Я думаю о бегстве, об одиночестве, чтобы разобраться в самом себе. Это один выход. И есть еще один, детский, ребяческий, – прийти к тебе и выплакаться, и ты мне все, все расскажешь так просто и так хорошо, радостно, как ты умеешь, и я буду знать, что со мной было и буду знать пути к дальнейшему.
И вот это больное, о чем я думаю дни и ночи, тем более странно, что никогда я физически не был так крепок, свеж и как-то спокоен, как теперь. Я очень упрямо, ни разу не пропуская, веду мопассановский режим в жизни. Три раза в день я обливаюсь холодной водой, сплю при открытых настежь окнах, под одной простыней, без белья, вот уже месяц я не надевал фуражки и пальто, и очень посвежел, окреп, помолодел. Все, кто видел меня раньше, поражены этим. И вместе с тем, я по ночам много работаю, мало сплю.
Кролик, 25-го августа я выеду в Екимовку. Со мной очень хочет ехать Надя, она говорит, что кроме «Сошки», тебя и меня – у нее нет родных людей. Кроме того, она, кажется, голодает, весь заработок уходит на мать, у нее началась в легкой форме цинга, и ей надо слегка отдохнуть. Поэтому, может быть, она приедет со мной. Если удастся, то выеду раньше. В четверг получу деньги и пришлю тебе. Если бы ты знала, как мне нужно видеть тебя, как мне нужно опереться на тебя, ты бы не болела и не мучилась. И я боюсь только одного, – когда тебе нужна была моя поддержка, я ее тебе не дал. И вдруг ты мне тоже ее не дашь? Теперь я понял, как это, должно быть, безвыходно, когда надо метаться со своими силами, которые вот-вот все уйдут и никто не поможет.

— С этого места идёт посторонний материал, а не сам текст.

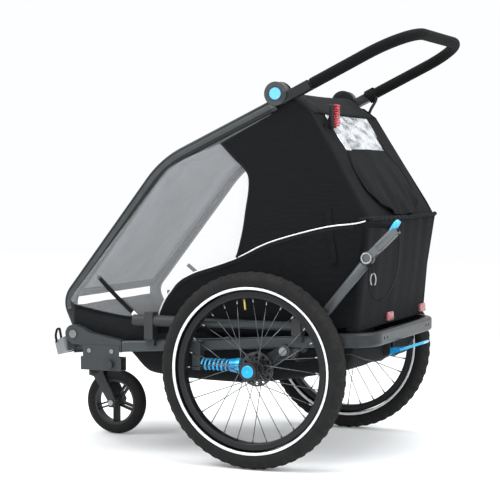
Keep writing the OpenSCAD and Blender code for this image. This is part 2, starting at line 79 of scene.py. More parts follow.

Еще одно. Несмотря на все то, что я пишу тебе, сила чисто творческая, стремление писать, масса образов – все это обострено сейчас необычайно. И не только обострено. Чувствуется в этой тяге к тому, чтобы писать, какая-то зрелость, спокойствие, неумолимость. Писать в этом письме о мелких делах, мелких заботах, не хочется. Напишу об этом потом. О Петрограде мы поговорим, когда я приеду.
Целую. Кролик, маленький мой, теперь снова ожило у меня и расцвело твое первое имя Хати-дже – татарка с зелеными, громадными, заплаканными глазищами.
Твой Кот…
А. М. Гюль-Назарову в Тифлис (Москва, 10 августа 1923 года)
Дорогой Александр Мартынович! Простите, что так долго молчал. Но в Москве я сравнительно недавно. Около месяца провел в Рязанской губернии, где Екатерина Степановна отдыхает и до сих пор.
…Теперь о Москве. Москва вовсе не так страшна, как кажется в Тифлисе. Во всяком случае, Вы один (без семьи) сможете здесь найти работу очень легко. Об этом говорят все, в частности, Либусь, который растолстел и поправился. Об этом же говорит Деревенский и все, кого я здесь встречал. С комнатой будет плохо, но остановиться – и остановиться ненадолго – Вы всегда сможете или у меня (если к тому времени будет комната), или у кого-либо из своих (если комнаты у меня не будет). С семьей же ехать в Москву, по моему, рискованно.
Либусь ругает Вас четырехэтажно за то, что Вы тянете с переездом в Москву.
Я работаю пока с Женькой Ивановым, но думаю сбежать. Уж очень Женька арапист и неразборчив. Претит. Марина Федоровна цветет. Джек ждет женихов. Ковальский ведает каким-то департаментом в Совнархозе. Хейфец валяет дурака. Любовичу все уважающие себя люди перестают подавать руку. Каждый день я встречаю все новых и новых из наших «старых» знакомых. Видел Майзеля. Здесь процветает Зозуля (помните «Театр»), мечется Саянский. Много тифлисцев. Москва – в дождях, слякоти, бензинном чаде, сутолоке. Стала типичным Петроградом, чиновным городом. И тянет в Тифлис, на солнце (за два месяца в Москве я только два раза видел солнце), к кахетинскому вину и праздничной, не суматошливой не занятой жизни. Очень возможно, что приеду ненадолго в Тифлис этак в половине – конце сентября. Вот напьемся! А из Тифлиса в Москву мы поедем вместе. Был в Петрограде, но недолго и ни Лифшица, ни Головчинеров не видел.
На днях приедет в Тифлис с женой на два-три дня мой большой приятель Борис Дмитриевич Ильинский – человек веселый, душевный, настоящий москвич, весьма близкий к издательским, литературным и журнальным крутам. Он зайдет к Вам. Он едет в Тифлис по делам, но, главным образом, чтобы накачаться кахетинским, и потому я был бы Вам очень благодарен, если бы Вы пошатались с ним по хорошим, типичным духанам. Сводите его «Над Курой». Денег у него много, он – наш, и потому можете пить на его [нрзб.]. Кстати, он может рассказать Вам подробно о Москве и обо мне, буде пожелаете. Жена у него чудесная. Напишите мне о себе, о Вано, обо всем подробно. Часто, очень часто вспоминаю с Фраерманом Вас и Тифлис. Фраерман здесь – работает в РОСТе. Там же работает Урланис.